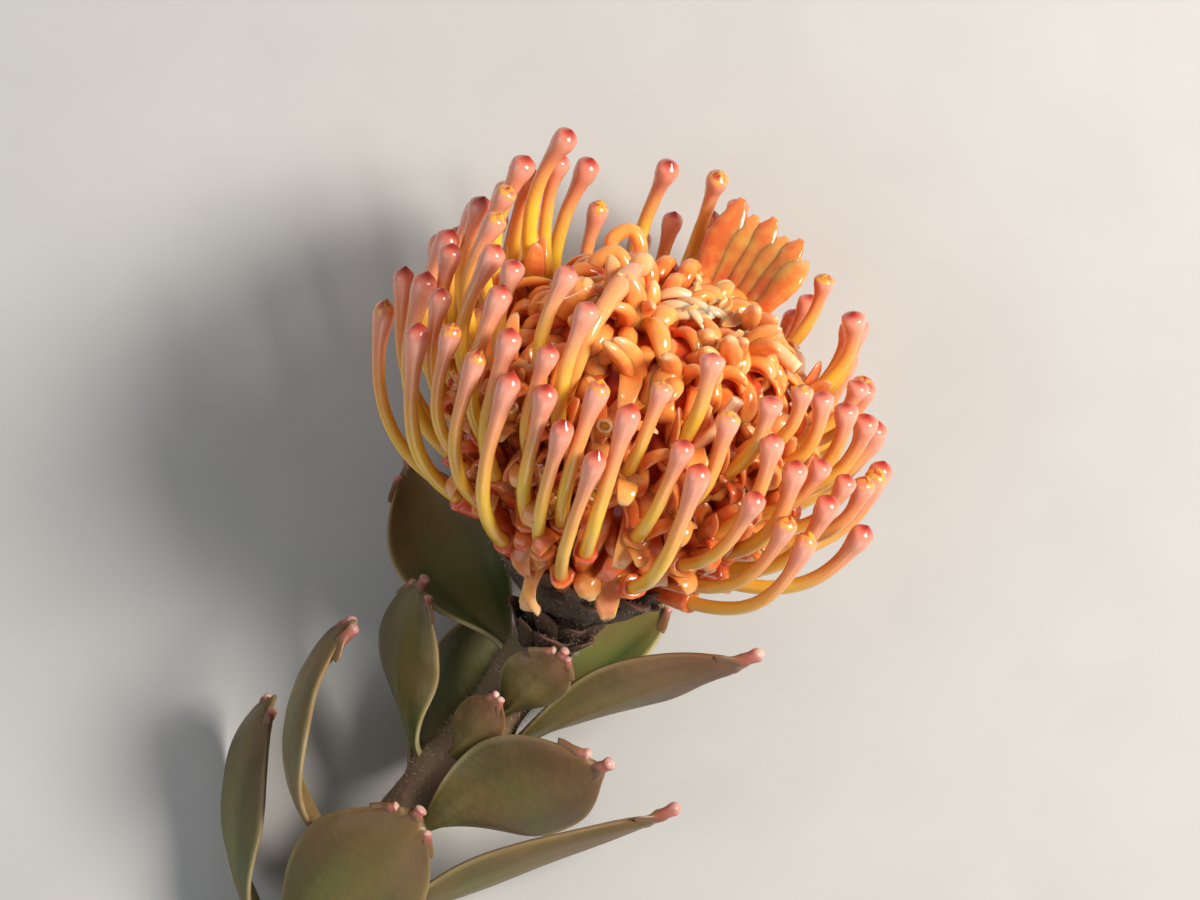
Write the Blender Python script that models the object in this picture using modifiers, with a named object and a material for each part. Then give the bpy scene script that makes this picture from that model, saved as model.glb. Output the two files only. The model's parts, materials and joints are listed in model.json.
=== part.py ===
"""A cut pincushion protea flower, lying on its side on a table.

The flower is modelled upright in its own frame: the origin is where the head sits on the stem,
+Z runs up the head to its crown, -Y is its front and +X is to the right of someone facing it.
An empty then lays the whole flower on its back, with the stem along -Y and the head at +Y.
"""

import math

import bmesh
import bpy
from mathutils import Euler, Matrix, Vector

MM = 0.001

# How the flower lies: where the head meets the stem, and how far the head is turned from upright.
# It rests on one outer style and on the edges of two leaves.
HEAD_BASE_AT = Vector((1.735, 14.162, 22.819)) * MM
HEAD_TURN = Euler((math.radians(-68.38), math.radians(0.50), 0.0), "XYZ")

# The head.
FLORETS = 98
SEPARATE_FLORETS = 43
GOLDEN_ANGLE = math.radians(137.508)
# Where the ring of styles parts, in degrees round the head, and how far it pushes its neighbours.
GAPS_AT = (205.0, 138.0, 18.0)
GAP_PUSH = math.radians(8.0)
GAP_REACH = math.radians(14.0)
SURFACE_GAP = 0.3 * MM

# The packed floret tubes round the receptacle: radius and height, from the crown down.
MOUND_PROFILE = [
    (0.0, 45.8), (7.0, 46.4), (12.5, 45.2), (16.4, 41.4), (18.6, 35.0), (18.9, 27.0),
    (17.3, 19.0), (14.0, 12.4), (10.9, 7.6), (8.0, 3.9), (4.0, 1.7), (0.0, 1.7),
]
# The cup of bracts under it: the outer wall up, then the inner wall down.
CUP_PROFILE = [
    (0.0, 1.3), (4.1, 1.3), (8.6, 3.5), (11.9, 7.3), (12.9, 7.0), (9.6, 2.4), (5.2, 0.0), (0.0, 0.0),
]

# A floret's style, at the outermost floret and at the innermost one.
BASE_HEIGHT = (8.6 * MM, 34.0 * MM)
LAUNCH_ANGLE = (math.radians(2.0), math.radians(62.0))
TIP_RADIUS = (35.4 * MM, 23.5 * MM)
TIP_HEIGHT = (31.0 * MM, 53.0 * MM)
TIP_ANGLE = (math.radians(84.0), math.radians(104.0))
# The styles stand taller on one side of the head.
TALL_SIDE_AT = math.radians(245.0)
TALL_SIDE_LIFT = 4.2 * MM
# At the front they set out more steeply and stand closer in and taller, the outermost ones most.
FRONT_AT = math.radians(-2.0)
FRONT_SPREAD = 1.8
FRONT_LAUNCH = math.radians(32.0)
FRONT_IN = 7.5 * MM
FRONT_UP = 9.5 * MM
FRONT_GAP = 0.6 * MM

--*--

All of the material above needs to be copied exactly.

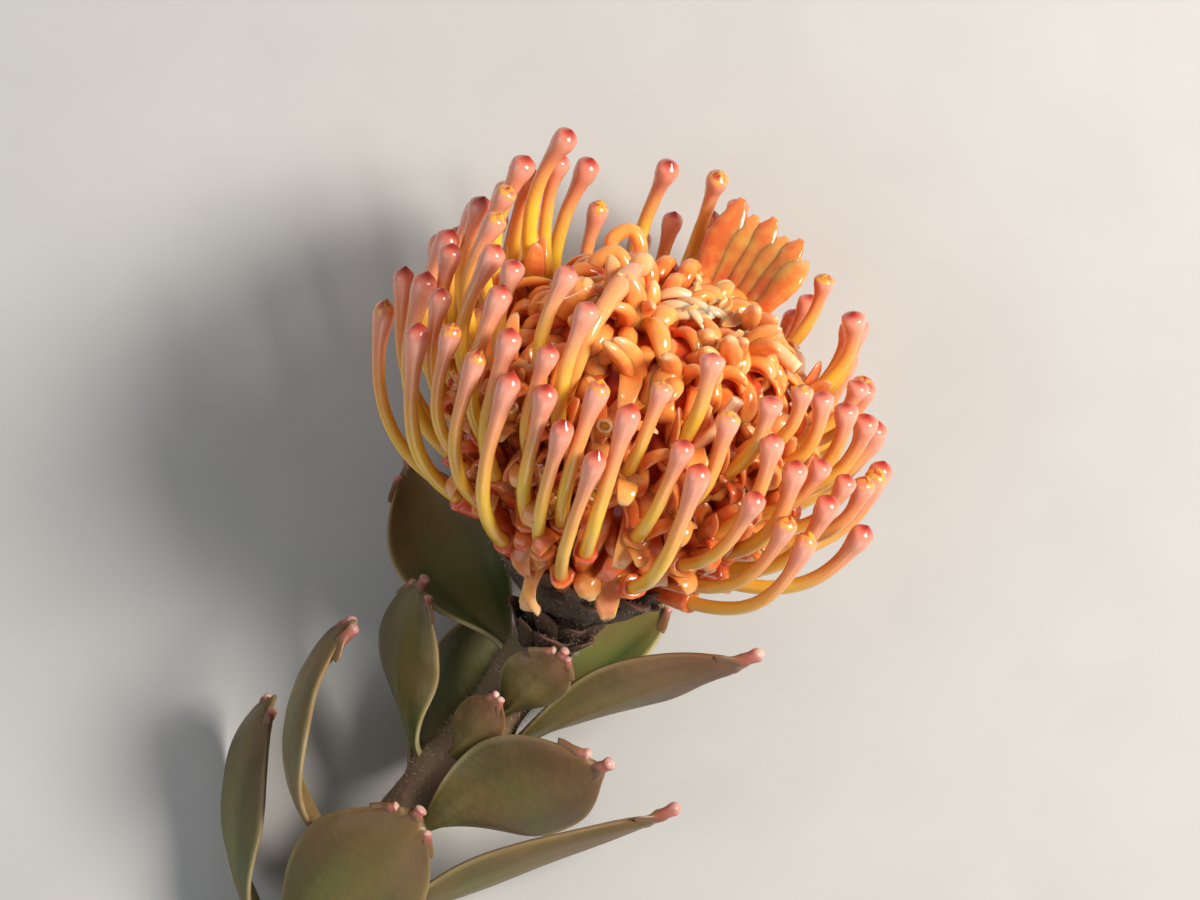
Write the Blender Python script that models the object in this picture using modifiers, with a named object and a material for each part. Then give the bpy scene script that makes this picture from that model, saved as model.glb. Output the two files only. The model's parts, materials and joints are listed in model.json.
=== part.py ===
"""A cut pincushion protea flower, lying on its side on a table.

The flower is modelled upright in its own frame: the origin is where the head sits on the stem,
+Z runs up the head to its crown, -Y is its front and +X is to the right of someone facing it.
An empty then lays the whole flower on its back, with the stem along -Y and the head at +Y.
"""

import math

import bmesh
import bpy
from mathutils import Euler, Matrix, Vector

MM = 0.001

# How the flower lies: where the head meets the stem, and how far the head is turned from upright.
# It rests on one outer style and on the edges of two leaves.
HEAD_BASE_AT = Vector((1.735, 14.162, 22.819)) * MM
HEAD_TURN = Euler((math.radians(-68.38), math.radians(0.50), 0.0), "XYZ")

# The head.
FLORETS = 98
SEPARATE_FLORETS = 43
GOLDEN_ANGLE = math.radians(137.508)
# Where the ring of styles parts, in degrees round the head, and how far it pushes its neighbours.
GAPS_AT = (205.0, 138.0, 18.0)
GAP_PUSH = math.radians(8.0)
GAP_REACH = math.radians(14.0)
SURFACE_GAP = 0.3 * MM

# The packed floret tubes round the receptacle: radius and height, from the crown down.
MOUND_PROFILE = [
    (0.0, 45.8), (7.0, 46.4), (12.5, 45.2), (16.4, 41.4), (18.6, 35.0), (18.9, 27.0),
    (17.3, 19.0), (14.0, 12.4), (10.9, 7.6), (8.0, 3.9), (4.0, 1.7), (0.0, 1.7),
]
# The cup of bracts under it: the outer wall up, then the inner wall down.
CUP_PROFILE = [
    (0.0, 1.3), (4.1, 1.3), (8.6, 3.5), (11.9, 7.3), (12.9, 7.0), (9.6, 2.4), (5.2, 0.0), (0.0, 0.0),
]

# A floret's style, at the outermost floret and at the innermost one.
BASE_HEIGHT = (8.6 * MM, 34.0 * MM)
LAUNCH_ANGLE = (math.radians(2.0), math.radians(62.0))
TIP_RADIUS = (35.4 * MM, 23.5 * MM)
TIP_HEIGHT = (31.0 * MM, 53.0 * MM)
TIP_ANGLE = (math.radians(84.0), math.radians(104.0))
# The styles stand taller on one side of the head.
TALL_SIDE_AT = math.radians(245.0)
TALL_SIDE_LIFT = 4.2 * MM
# At the front they set out more steeply and stand closer in and taller, the outermost ones most.
FRONT_AT = math.radians(-2.0)
FRONT_SPREAD = 1.8
FRONT_LAUNCH = math.radians(32.0)
FRONT_IN = 7.5 * MM
FRONT_UP = 9.5 * MM
FRONT_GAP = 0.6 * MM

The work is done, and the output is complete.